Quote the full listing word for word.

* * * * * * * * *

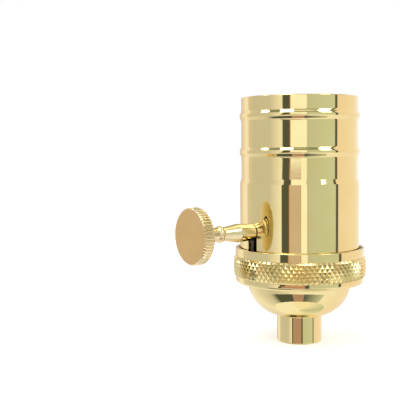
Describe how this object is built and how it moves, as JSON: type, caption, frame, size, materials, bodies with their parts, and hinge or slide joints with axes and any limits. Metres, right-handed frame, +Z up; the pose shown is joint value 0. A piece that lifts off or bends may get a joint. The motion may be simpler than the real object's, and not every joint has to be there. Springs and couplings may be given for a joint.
{
  "type": "turn knob lamp socket",
  "caption": "Turned brass lamp socket with a threaded neck, a knurled coupling ring, a beaded shell and a turn knob switch at its side.",
  "frame": {"origin": "centre of the neck's lower end, on the socket's axis", "axes": "+Z up along the socket's axis to the lamp, -X along the knob's axis to the knob"},
  "size_m": [0.0579, 0.039, 0.0718],
  "materials": {
    "polished_brass": "polished",
    "knob_brass": "satin",
    "fibre": "matte",
    "moulded_black": "satin",
    "pressed_brass": "satin",
    "spring_bronze": "satin",
    "nickel_steel": "satin",
    "shaft_steel": "satin"
  },
  "bodies": {
    "interior": {"cap": "polished_brass", "switch_base": "moulded_black", "contact_block": "moulded_black", "screw_shell": "pressed_brass", "hot_terminal": "pressed_brass", "neutral_terminal": "pressed_brass", "hot_screw": "pressed_brass", "centre_contact": "spring_bronze", "click_spring": "spring_bronze", "neutral_screw": "nickel_steel", "body_screws": "nickel_steel", "body_nuts": "nickel_steel"},
    "ring": {"coupling_ring": "polished_brass"},
    "shell": {"shell": "polished_brass", "shell_liner": "fibre"},
    "knob": {"turn_knob": "knob_brass", "key_shaft": "shaft_steel", "switch_rotor": "moulded_black", "contact_bridge": "pressed_brass"}
  },
  "joints": [
    {"name": "ring_turn", "type": "hinge", "parent": "interior", "child": "ring", "pos_m": [0, 0, 0.0228], "axis": [0, 0, -1], "range_deg": [0, 1440]},
    {"name": "shell_lift", "type": "slide", "parent": "interior", "child": "shell", "axis": [0, 0, 1], "range_m": [0, 0.004]},
    {"name": "knob_turn", "type": "hinge", "parent": "interior", "child": "knob", "pos_m": [0, 0, 0.0334], "axis": [-1, 0, 0], "continuous": true, "deforming": ["click_spring"]}
  ],
  "couplings": [
    {"joint": "shell_lift", "follows": "ring_turn", "m_per_rad": 0.00015915}
  ]
}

* * * * * * * * *

Exercise answer:
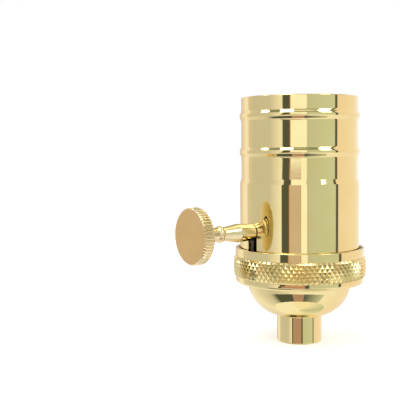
Describe how this object is built and how it moves, as JSON: type, caption, frame, size, materials, bodies with their parts, and hinge or slide joints with axes and any limits. Metres, right-handed frame, +Z up; the pose shown is joint value 0. A piece that lifts off or bends may get a joint. The motion may be simpler than the real object's, and not every joint has to be there. Springs and couplings may be given for a joint.
{
  "type": "turn knob lamp socket",
  "caption": "Turned brass lamp socket with a threaded neck, a knurled coupling ring, a beaded shell and a turn knob switch at its side.",
  "frame": {"origin": "centre of the neck's lower end, on the socket's axis", "axes": "+Z up along the socket's axis to the lamp, -X along the knob's axis to the knob"},
  "size_m": [0.0579, 0.039, 0.0718],
  "materials": {
    "polished_brass": "polished",
    "knob_brass": "satin",
    "fibre": "matte",
    "moulded_black": "satin",
    "pressed_brass": "satin",
    "spring_bronze": "satin",
    "nickel_steel": "satin",
    "shaft_steel": "satin"
  },
  "bodies": {
    "interior": {"cap": "polished_brass", "switch_base": "moulded_black", "contact_block": "moulded_black", "screw_shell": "pressed_brass", "hot_terminal": "pressed_brass", "neutral_terminal": "pressed_brass", "hot_screw": "pressed_brass", "centre_contact": "spring_bronze", "click_spring": "spring_bronze", "neutral_screw": "nickel_steel", "body_screws": "nickel_steel", "body_nuts": "nickel_steel"},
    "ring": {"coupling_ring": "polished_brass"},
    "shell": {"shell": "polished_brass", "shell_liner": "fibre"},
    "knob": {"turn_knob": "knob_brass", "key_shaft": "shaft_steel", "switch_rotor": "moulded_black", "contact_bridge": "pressed_brass"}
  },
  "joints": [
    {"name": "ring_turn", "type": "hinge", "parent": "interior", "child": "ring", "pos_m": [0, 0, 0.0228], "axis": [0, 0, -1], "range_deg": [0, 1440]},
    {"name": "shell_lift", "type": "slide", "parent": "interior", "child": "shell", "axis": [0, 0, 1], "range_m": [0, 0.004]},
    {"name": "knob_turn", "type": "hinge", "parent": "interior", "child": "knob", "pos_m": [0, 0, 0.0334], "axis": [-1, 0, 0], "continuous": true, "deforming": ["click_spring"]}
  ],
  "couplings": [
    {"joint": "shell_lift", "follows": "ring_turn", "m_per_rad": 0.00015915}
  ]
}